■ **Data section**:
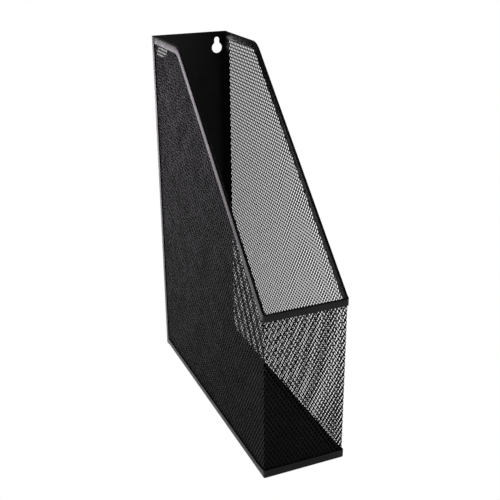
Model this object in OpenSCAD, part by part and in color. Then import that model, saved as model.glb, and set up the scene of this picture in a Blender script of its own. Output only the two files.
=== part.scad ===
// Magazine file holder in black steel: a narrow box of expanded mesh on a folded base tray,
// closed by a tall back plate and edged with a folded rim. The top is open and slopes to a low front.
// X is the width, +Y points to the back plate, Z is up. The origin is the middle of the underside.

/* [Overall] */
// Outside width (mm)
width = 72.5; // [70:0.5:120]
// Outside depth, front to back (mm)
depth = 250; // [200:1:300]
// Height of the back plate (mm)
height = 315; // [280:1:340]
// Height of the low front edge (mm)
front_height = 146; // [100:1:180]
// Length of each side's level top edge, from the back plate to the slope (mm)
top_length = 74; // [50:1:100]
// Outside radius of the bend between the level top edge and the slope (mm)
top_bend_radius = 20; // [12:1:30]
// Outside radius of the two upright front corners (mm)
corner_radius = 3; // [3:0.5:8]

/* [Sheet steel] */
// Thickness of the plain sheet in the back plate, base tray and rim (mm)
sheet = 0.8; // [0.5:0.1:1]
// Thickness of the expanded mesh (mm)
mesh_thickness = 0.8; // [0.5:0.1:1]

/* [Rim] */
// Height of the folded rim on the mesh's top edge (mm)
rim_height = 6; // [4:0.5:9]
// Gap between the rim's rear ends and the back plate's flanges (mm)
rim_gap = 3; // [1:0.5:5]

/* [Back plate] */
// Depth of the flanges down both sides of the back plate, from its rear face (mm)
flange_depth = 6; // [4:0.5:10]
// Outside radius of the bends between the back plate and its flanges (mm)
flange_bend_radius = 1.5; // [1.2:0.1:3]
// Distance between the two keyholes, centre to centre (mm)
keyhole_spacing = 54; // [30:1:54]
// Diameter of a keyhole's round part (mm)
keyhole_diameter = 10; // [8:0.5:10]
// Width of a keyhole's slot (mm)
keyhole_slot = 5; // [3:0.5:6]
// Distance from the top edge down to the middle of a keyhole's round part (mm)
keyhole_drop = 15; // [15:1:30]
// Distance from the middle of the round part up to the end of the slot (mm)
keyhole_rise = 10; // [8:0.5:11]

/* [Base tray] */
// Height of the lip along the sides (mm)
side_lip = 6; // [4:0.5:7]
// Height of the lip across the front (mm)
front_lip = 7.5; // [7.5:0.5:12]
// Radius of the sweep that raises each side lip to the front lip's height (mm)
lip_sweep_radius = 80; // [40:5:120]

/* [Hidden] */
$fn = 96;

// Overshoot of a cutting or bounding shape past what it cuts
past = 1;
front_y = -depth / 2;
rear_y = depth / 2;
// The side parts and the front parts meet where the corner curves end
corner_y = front_y + corner_radius;
rim_depth = 2 * sheet + mesh_thickness;
flange_front_y = rear_y - flange_depth;
// The slope runs from the end of the level top edge down to the rear face of the front rim
slope_top_y = rear_y - top_length;
slope_front_y = front_y + rim_depth;
slope_angle = atan((height - front_height) / (slope_top_y - slope_front_y));
top_bend_y = slope_top_y + top_bend_radius * tan(slope_angle / 2);
top_bend_z = height - top_bend_radius;
// The slot ends in a half circle, and its middle is this far above the round part's middle
slot_end_rise = keyhole_rise - keyhole_slot / 2;
// Where the sweep leaves the side lip, so that it reaches the front lip's height at the corner
lip_rise = front_lip - side_lip;
lip_sweep_y = corner_y + sqrt(pow(lip_sweep_radius, 2) - pow(lip_sweep_radius - lip_rise, 2));

steel_black = [0.10, 0.10, 0.11];
mesh_black = [0.16, 0.16, 0.17];

// Footprint of the holder shrunk by inset, with rounded front corners, reaching back to y = rear
module footprint(inset, rear) {
    half = width / 2 - inset;
    front = front_y + inset;
    radius = corner_radius - inset;
    translate([-half, front + radius]) square([2 * half, rear - front - radius]);
    translate([-half + radius, front]) square([2 * (half - radius), 2 * radius]);
    for (side = [-1, 1]) translate([side * (half - radius), front + radius]) circle(radius);
}

// Footprint of a wall that runs round both sides and the front, between two insets
module wall_footprint(outer, inner) {
    difference() {
        footprint(outer, rear_y);
        footprint(inner, rear_y + past);
    }
}

// Side view of the holder with its upper edges lowered by inset, as y and z
module side_view(inset) {
    shift = inset * tan(slope_angle / 2);
    bend = top_bend_radius - inset;
    polygon([
        [rear_y + past, -past],
        [rear_y + past, height - inset],
        [top_bend_y, height - inset],
        [top_bend_y - bend * sin(slope_angle), top_bend_z + bend * cos(slope_angle)],
        [slope_front_y + shift, front_height - inset],
        [front_y - past, front_height - inset],
        [front_y - past, -past]
    ]);
    translate([top_bend_y, top_bend_z]) circle(bend);
}

// Runs a side view right across the width
module across_width() {
    rotate([90, 0, 90]) linear_extrude(width + 2 * past, center = true) children();
}

// Upright wall between two insets of the footprint, with its upper edges lowered by drop
module wall(outer, inner, drop) {
    intersection() {
        linear_extrude(height) wall_footprint(outer, inner);
        across_width() side_view(drop);
    }
}

// The mesh wall, from the tray's floor to the underside of the rim's fold
module mesh_wall() {
    intersection() {
        wall(sheet, sheet + mesh_thickness, sheet);
        translate([-width, front_y, sheet]) cube([2 * width, depth, height]);
    }
}

// The rim's folded channel, straddling the mesh wall
module rim_wall() {
    difference() {
        wall(0, rim_depth, 0);
        across_width() side_view(rim_height);
        wall(sheet, sheet + mesh_thickness, sheet);
    }
}

// Keeps the part of its children that is the left side, back to y = rear
module left_side(rear) {
    intersection() {
        translate([-width, corner_y, -past]) cube([width, rear - corner_y, height + 2 * past]);
        children();
    }
}

// Keeps the part of its children that is the front, both corners included
module front_side() {
    intersection() {
        translate([-width, front_y - past, -past])
            cube([2 * width, corner_radius + past, height + 2 * past]);
        children();
    }
}

// Footprint of the back plate shrunk by inset, with rounded rear corners
module plate_footprint(inset) {
    half = width / 2 - inset;
    radius = flange_bend_radius - inset;
    rear = rear_y - inset;
    translate([-half, corner_y]) square([2 * half, rear - radius - corner_y]);
    translate([-half + radius, rear - 2 * radius]) square([2 * (half - radius), 2 * radius]);
    for (side = [-1, 1]) translate([side * (half - radius), rear - radius]) circle(radius);
}

// Keyhole cutter at x, running through the back plate
module keyhole(x) {
    translate([x, rear_y + past, height - keyhole_drop]) rotate([90, 0, 0]) {
        cylinder(h = sheet + 2 * past, d = keyhole_diameter);
        translate([0, slot_end_rise, 0]) cylinder(h = sheet + 2 * past, d = keyhole_slot);
        translate([-keyhole_slot / 2, 0, 0]) cube([keyhole_slot, slot_end_rise, sheet + 2 * past]);
    }
}

// Side view of the tray's lip: low along the sides, swept up to the front lip's height
module lip_side_view() {
    rear = flange_front_y;
    difference() {
        translate([front_y - past, 0]) square([rear - front_y + past, front_lip]);
        translate([lip_sweep_y, side_lip]) square([depth, front_lip]);
        translate([lip_sweep_y, side_lip + lip_sweep_radius]) circle(lip_sweep_radius, $fn = 360);
    }
}

module back_plate() {
    color(steel_black) difference() {
        linear_extrude(height) intersection() {
            difference() {
                plate_footprint(0);
                plate_footprint(sheet);
            }
            translate([-width, flange_front_y]) square([2 * width, depth]);
        }
        for (side = [-1, 1]) keyhole(side * keyhole_spacing / 2);
    }
}

module base_tray() {
    color(steel_black) {
        linear_extrude(sheet) {
            footprint(0, flange_front_y);
            intersection() {
                plate_footprint(sheet);
                translate([-width, corner_y]) square([2 * width, depth]);
            }
        }
        intersection() {
            linear_extrude(front_lip) wall_footprint(0, sheet);
            across_width() lip_side_view();
        }
    }
}

module mesh_left() {
    color(mesh_black) left_side(rear_y - flange_bend_radius) mesh_wall();
}

module mesh_front() {
    color(mesh_black) front_side() mesh_wall();
}

module mesh_right() {
    color(mesh_black) mirror([1, 0, 0]) left_side(rear_y - flange_bend_radius) mesh_wall();
}

module rim_left() {
    color(steel_black) left_side(flange_front_y - rim_gap) rim_wall();
}

module rim_front() {
    color(steel_black) front_side() rim_wall();
}

module rim_right() {
    color(steel_black) mirror([1, 0, 0]) left_side(flange_front_y - rim_gap) rim_wall();
}

back_plate();
base_tray();
mesh_left();
mesh_front();
mesh_right();
rim_left();
rim_front();
rim_right();
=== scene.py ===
"""Magazine file holder in black powder-coated steel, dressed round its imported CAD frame.

The mesh is real geometry: one lattice of staggered diamonds that wraps round the left side, the
front and the right side. The rim and the base tray are folded sheet sections swept round the same
walls, and the back plate is the CAD solid with its cut edges eased.
Lengths are in metres. "Along" is the distance along the wall's middle surface from the middle of the
front, positive to the right, and "out" is the distance outwards from that surface.
"""

import math

import bmesh
import bpy
from mathutils import Matrix, Vector


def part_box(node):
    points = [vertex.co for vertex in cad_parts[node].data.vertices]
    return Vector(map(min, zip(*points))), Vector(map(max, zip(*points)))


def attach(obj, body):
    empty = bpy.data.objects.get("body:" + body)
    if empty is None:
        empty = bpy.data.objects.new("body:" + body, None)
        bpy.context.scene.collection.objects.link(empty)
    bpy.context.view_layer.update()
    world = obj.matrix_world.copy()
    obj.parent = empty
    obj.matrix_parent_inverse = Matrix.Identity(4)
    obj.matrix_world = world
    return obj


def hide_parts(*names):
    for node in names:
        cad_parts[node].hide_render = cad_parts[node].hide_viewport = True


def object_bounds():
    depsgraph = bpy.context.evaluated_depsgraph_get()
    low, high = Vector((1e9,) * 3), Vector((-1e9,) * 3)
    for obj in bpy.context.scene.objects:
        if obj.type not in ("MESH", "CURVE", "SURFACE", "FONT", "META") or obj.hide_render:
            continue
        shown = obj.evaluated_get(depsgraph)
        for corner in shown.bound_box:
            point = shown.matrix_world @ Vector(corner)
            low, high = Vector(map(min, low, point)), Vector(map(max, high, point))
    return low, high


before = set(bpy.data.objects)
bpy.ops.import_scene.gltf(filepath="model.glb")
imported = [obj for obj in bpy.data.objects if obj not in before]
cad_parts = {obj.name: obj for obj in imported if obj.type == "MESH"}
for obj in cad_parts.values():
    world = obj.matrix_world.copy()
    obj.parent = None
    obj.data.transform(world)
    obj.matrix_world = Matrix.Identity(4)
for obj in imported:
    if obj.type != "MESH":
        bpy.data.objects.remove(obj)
CAD_LOW, CAD_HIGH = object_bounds()

MM = 0.001

# Sheet work
SHEET = 0.8 * MM
CUT_EDGE_RADIUS = 0.25 * MM
# Radius of the two upright corners, on the wall's middle surface
WALL_CORNER_RADIUS = 1.3 * MM
TRAY_CORNER_RADIUS = 0.5 * MM

# Rim
RIM_HEIGHT = 6 * MM
RIM_EDGE_RADIUS = 0.45 * MM
RIM_CORNER_FILLET = 5 * MM
TOP_LENGTH = 74 * MM
TOP_BEND_RADIUS = 20 * MM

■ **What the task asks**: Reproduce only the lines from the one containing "Vector(map(max, high, point))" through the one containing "obj.data.transform(world)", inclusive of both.

■ **Solution for this task**:
            low, high = Vector(map(min, low, point)), Vector(map(max, high, point))
    return low, high


before = set(bpy.data.objects)
bpy.ops.import_scene.gltf(filepath="model.glb")
imported = [obj for obj in bpy.data.objects if obj not in before]
cad_parts = {obj.name: obj for obj in imported if obj.type == "MESH"}
for obj in cad_parts.values():
    world = obj.matrix_world.copy()
    obj.parent = None
    obj.data.transform(world)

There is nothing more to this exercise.